Live updates: Housing bills advance as Colorado legislative session enters final week
The Colorado legislature is a week out from the end of the 2025 session and is working Wednesday to push bills through committee and the House and Senate floors. Several ongoing policy discussions remain unresolved, and Wednesday's debates will include lengthy testimony and likely amendments to a transgender-rights bill.

The Colorado legislature is a week out from the end of the 2025 session and is working Wednesday to push bills through committee and the House and Senate floors. Several ongoing policy discussions remain unresolved, and Wednesday’s debates will include lengthy testimony and likely amendments to a transgender-rights bill.
This story will be updated throughout the day.
10:47 a.m. update: A bill that would allow jury trials for some tenants facing eviction narrowly passed the House on Wednesday morning as the legislature got underway on its penultimate Wednesday of the 2025 session.
House Bill 1235, which passed with the bare minimum of 33 votes, is the legislature’s answer to a question left hanging by a strange state Supreme Court saga last year. In October, the high court ruled that tenants have a right to jury trial in eviction proceedings. Two months later, though, the justices abruptly reversed themselves and direct the legislature to decide.
Under HB-1235, tenants facing eviction would be able to pursue a jury trial if they had a material dispute with their landlord. That would mean a disagreement over an alleged lease violation — but it would not include when a tenant was late on rent, the most common cause of eviction.
The bill was previously hung up in legislative limbo amid fears of the financial cost. That was greeted with frustration from advocates and legislators, who felt the courts were placing a prohibitive price tag on a policy question that the judicial system asked the legislature to solve.
In any case: HB-1235 now heads to the state Senate.
Speaking of the Senate: That chamber on Monday fully passed Senate Bill 20, which seeks to crack down on chronically neglectful landlords by allowing government authorities to temporarily take control of run-down apartment buildings. The policy was directly inspired by the messy saga involving CBZ Management last year: That company has had three buildings enter receivership — two sought by creditors, the last by the city of Denver — amid chronic disrepair and the company’s claims of gang takeovers.
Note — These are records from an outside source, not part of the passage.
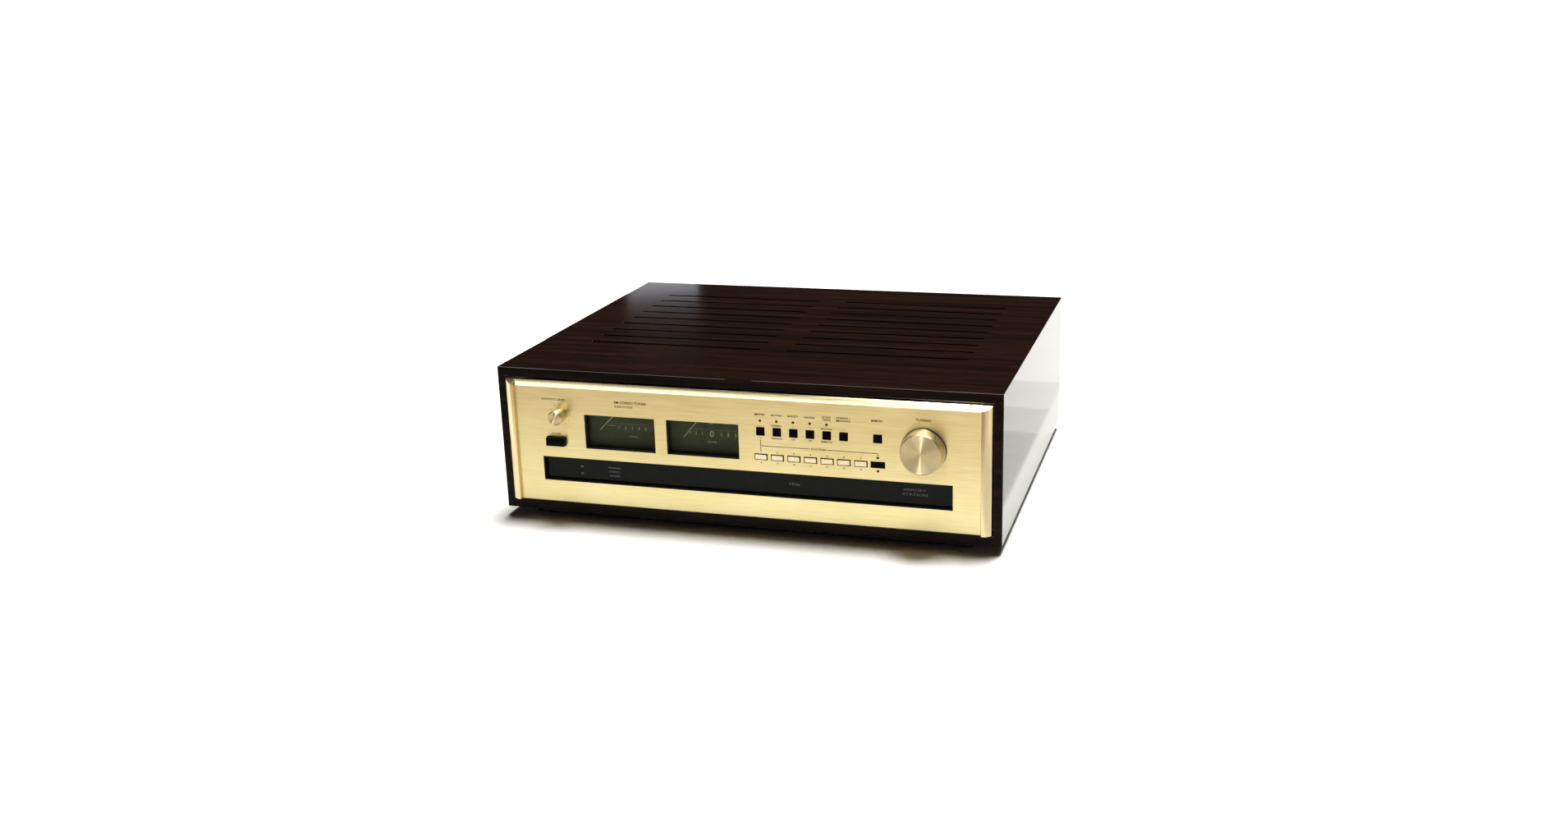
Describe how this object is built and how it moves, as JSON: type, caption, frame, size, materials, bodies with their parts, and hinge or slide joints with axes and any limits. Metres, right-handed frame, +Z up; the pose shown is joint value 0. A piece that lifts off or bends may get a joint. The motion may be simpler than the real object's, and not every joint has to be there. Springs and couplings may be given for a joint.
{
  "type": "stereo tuner",
  "caption": "FM stereo tuner: slotted wooden cabinet, brushed gold fascia with needle meters and a dial window, push keys, a tuning knob and a level knob.",
  "frame": {"origin": "on the table surface, below the middle of the whole object's outline", "axes": "+Z up, the fascia faces -Y, +X to the right as seen from the front"},
  "size_m": [0.466, 0.3896, 0.144],
  "materials": {
    "lacquered_wood": "clear gloss lacquer over dark rosewood-type veneer",
    "runner_wood": "satin black stain",
    "pad_rubber": "matte",
    "plated_steel": "zinc plated sheet",
    "bright_screws": "plated",
    "dark_steel": "fine textured dark paint",
    "gold_aluminium": "horizontally brushed, champagne gold anodised",
    "trim_aluminium": "satin champagne gold anodised",
    "dark_acrylic": "gloss",
    "smoked_glass": "polished, lightly smoked",
    "black_moulding": "matte",
    "scale_plate": "matte dark grey-green paint",
    "needle_paint": "matte white paint",
    "lamp_lens": "moulded lens",
    "circuit_board": "solder mask",
    "black_key": "fine satin",
    "gold_key": "satin champagne gold anodised",
    "display_glass": "polished",
    "turned_aluminium": "turned, champagne gold anodised",
    "bright_steel": "turned",
    "control_metal": "plated",
    "core_steel": "dark varnish",
    "sleeve_plastic": "shrink sleeve",
    "black_aluminium": "black anodised",
    "tinned_steel": "tinned sheet",
    "terminal_board": "phenolic board with nickel-plated terminals",
    "gilt_brass": "gold plated",
    "inlet_moulding": "moulded"
  },
  "bodies": {
    "root": {"cabinet_top": "lacquered_wood", "cabinet_side_left": "lacquered_wood", "cabinet_side_right": "lacquered_wood", "cabinet_base": "lacquered_wood", "runners": "runner_wood", "runner_pads": "pad_rubber", "chassis_tray": "plated_steel", "chassis_screws": "bright_screws", "front_subframe": "dark_steel", "rear_panel": "dark_steel", "fascia": "gold_aluminium", "fascia_screws": "bright_screws", "end_trim_left": "trim_aluminium", "end_trim_right": "trim_aluminium", "dial_window": "dark_acrylic", "meter_windows": "smoked_glass", "meter_case_left": "black_moulding", "meter_case_right": "black_moulding", "meter_scales": "scale_plate", "indicator_lamps": "lamp_lens", "key_board": "circuit_board", "key_switches": "black_moulding", "display_board": "circuit_board", "display_tube": "display_glass", "tuning_encoder": "control_metal", "level_potentiometer": "control_metal", "power_switch": "black_moulding", "main_board": "circuit_board", "power_transformer": "core_steel", "filter_capacitors": "sleeve_plastic", "heat_sink": "black_aluminium", "rf_shield_can": "tinned_steel", "synthesizer_board": "circuit_board", "antenna_terminals": "terminal_board", "output_plate": "black_moulding", "output_jacks": "gilt_brass", "ac_inlet": "inlet_moulding"},
    "tuning": {"tuning_knob": "turned_aluminium", "tuning_shaft": "bright_steel"},
    "level": {"level_knob": "turned_aluminium", "level_shaft": "bright_steel"},
    "power": {"power_button": "black_key"},
    "mode_1": {"mode_button_1": "black_key"},
    "mode_2": {"mode_button_2": "black_key"},
    "mode_3": {"mode_button_3": "black_key"},
    "mode_4": {"mode_button_4": "black_key"},
    "mode_5": {"mode_button_5": "black_key"},
    "mode_6": {"mode_button_6": "black_key"},
    "memory": {"memory_button": "black_key"},
    "preset_1": {"preset_button_1": "gold_key"},
    "preset_2": {"preset_button_2": "gold_key"},
    "preset_3": {"preset_button_3": "gold_key"},
    "preset_4": {"preset_button_4": "gold_key"},
    "preset_5": {"preset_button_5": "gold_key"},
    "preset_6": {"preset_button_6": "gold_key"},
    "preset_7": {"preset_button_7": "gold_key"},
    "bank": {"bank_button": "black_key"},
    "needle_left": {"meter_needle_left": "needle_paint"},
    "needle_right": {"meter_needle_right": "needle_paint"},
    "earth_nut": {"ground_nut": "gilt_brass"}
  },
  "joints": [
    {"name": "tuning_spin", "type": "hinge", "parent": "root", "child": "tuning", "pos_m": [0.1657, -0.1812, 0.0917], "axis": [0, 1, 0], "continuous": true},
    {"name": "level_turn", "type": "hinge", "parent": "root", "child": "level", "pos_m": [-0.1712, -0.1812, 0.1025], "axis": [0, 1, 0], "range_deg": [-150, 150]},
    {"name": "power_press", "type": "slide", "parent": "root", "child": "power", "axis": [0, 1, 0], "range_m": [0, 0.0035], "stiffness_N_per_m": 250},
    {"name": "mode_press_1", "type": "slide", "parent": "root", "child": "mode_1", "axis": [0, 1, 0], "range_m": [0, 0.001], "stiffness_N_per_m": 300},
    {"name": "mode_press_2", "type": "slide", "parent": "root", "child": "mode_2", "axis": [0, 1, 0], "range_m": [0, 0.001], "stiffness_N_per_m": 300},
    {"name": "mode_press_3", "type": "slide", "parent": "root", "child": "mode_3", "axis": [0, 1, 0], "range_m": [0, 0.001], "stiffness_N_per_m": 300},
    {"name": "mode_press_4", "type": "slide", "parent": "root", "child": "mode_4", "axis": [0, 1, 0], "range_m": [0, 0.001], "stiffness_N_per_m": 300},
    {"name": "mode_press_5", "type": "slide", "parent": "root", "child": "mode_5", "axis": [0, 1, 0], "range_m": [0, 0.001], "stiffness_N_per_m": 300},
    {"name": "mode_press_6", "type": "slide", "parent": "root", "child": "mode_6", "axis": [0, 1, 0], "range_m": [0, 0.001], "stiffness_N_per_m": 300},
    {"name": "memory_press", "type": "slide", "parent": "root", "child": "memory", "axis": [0, 1, 0], "range_m": [0, 0.001], "stiffness_N_per_m": 300},
    {"name": "preset_press_1", "type": "slide", "parent": "root", "child": "preset_1", "axis": [0, 1, 0], "range_m": [0, 0.001], "stiffness_N_per_m": 300},
    {"name": "preset_press_2", "type": "slide", "parent": "root", "child": "preset_2", "axis": [0, 1, 0], "range_m": [0, 0.001], "stiffness_N_per_m": 300},
    {"name": "preset_press_3", "type": "slide", "parent": "root", "child": "preset_3", "axis": [0, 1, 0], "range_m": [0, 0.001], "stiffness_N_per_m": 300},
    {"name": "preset_press_4", "type": "slide", "parent": "root", "child": "preset_4", "axis": [0, 1, 0], "range_m": [0, 0.001], "stiffness_N_per_m": 300},
    {"name": "preset_press_5", "type": "slide", "parent": "root", "child": "preset_5", "axis": [0, 1, 0], "range_m": [0, 0.001], "stiffness_N_per_m": 300},
    {"name": "preset_press_6", "type": "slide", "parent": "root", "child": "preset_6", "axis": [0, 1, 0], "range_m": [0, 0.001], "stiffness_N_per_m": 300},
    {"name": "preset_press_7", "type": "slide", "parent": "root", "child": "preset_7", "axis": [0, 1, 0], "range_m": [0, 0.001], "stiffness_N_per_m": 300},
    {"name": "bank_press", "type": "slide", "parent": "root", "child": "bank", "axis": [0, 1, 0], "range_m": [0, 0.001], "stiffness_N_per_m": 300},
    {"name": "needle_left_swing", "type": "hinge", "parent": "root", "child": "needle_left", "pos_m": [-0.1133, -0.1712, 0.111], "axis": [0, -1, 0], "range_deg": [0, 82], "stiffness_Nm_per_rad": 0.0005},
    {"name": "needle_right_swing", "type": "hinge", "parent": "root", "child": "needle_right", "pos_m": [-0.034, -0.1712, 0.111], "axis": [0, -1, 0], "range_deg": [0, 82], "stiffness_Nm_per_rad": 0.0005},
    {"name": "earth_nut_turn", "type": "hinge", "parent": "root", "child": "earth_nut", "pos_m": [0.196, 0.1858, 0.062], "axis": [0, 1, 0], "continuous": true}
  ]
}
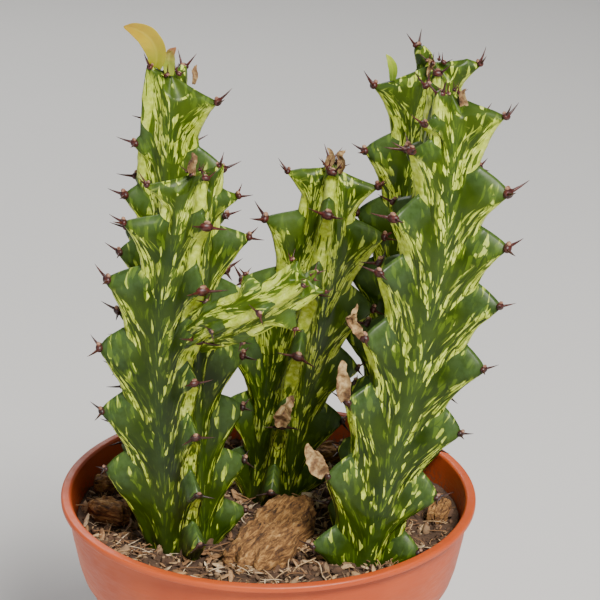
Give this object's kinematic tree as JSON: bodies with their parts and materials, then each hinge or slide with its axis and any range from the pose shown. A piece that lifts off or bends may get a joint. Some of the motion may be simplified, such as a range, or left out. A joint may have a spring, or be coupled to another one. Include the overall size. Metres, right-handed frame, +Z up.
{
  "type": "potted euphorbia",
  "caption": "Variegated four-ribbed succulent with saw-toothed upright stems, a side branch, leaves and bark-topped potting mix in a round thin plastic nursery pot",
  "frame": {"origin": "middle of the pot's flat underside, which the whole plant stands on", "axes": "+Z up along the pot's axis, which is also the longest way; -Y is the front, where the side branch leans out; +X to the right"},
  "size_m": [0.1066, 0.105, 0.2005],
  "materials": {
    "pot_plastic": "terracotta-coloured thin moulded plastic, faint sheen",
    "potting_mix": "dark loose potting mix with fibres and grit",
    "stem": "waxy green succulent skin streaked with cream",
    "leaf": "thin waxy leaf, yellow to green",
    "dried_leaf": "shrivelled dry leaf, tan",
    "bark": "rough broken bark, orange-brown"
  },
  "bodies": {
    "root": {"pot": "pot_plastic", "potting_mix": "potting_mix", "stem_left_front": "stem", "stem_left_rear": "stem", "stem_middle": "stem", "stem_right_front": "stem", "stem_right_rear": "stem", "side_branch": "stem", "leaf_yellow": "leaf", "leaf_young": "leaf", "leaf_small_green": "leaf", "dried_leaf_upper": "dried_leaf", "dried_leaf_middle": "dried_leaf", "dried_leaf_lower": "dried_leaf", "dried_leaf_middle_stem": "dried_leaf", "bark_chunk": "bark", "bark_piece_left": "bark", "bark_piece_rim": "bark", "bark_piece_rear": "bark", "bark_piece_right": "bark"}
  },
  "joints": []
}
SB-20 would give more authority to cities, counties and the state to enforce a variety of housing laws, and it would allow them to seize control of buildings and use tenants’ rent to fix dilapidated conditions.
“Frankly, the lack of an adequate remedy for a really, really bad situation like (CBZ) is very much part of what inspired this bill,” Sen. Mike Weissman, a Democrat who represents parts of Aurora that are home to CBZ buildings, said in January.
The measure will head next to Gov. Jared Polis.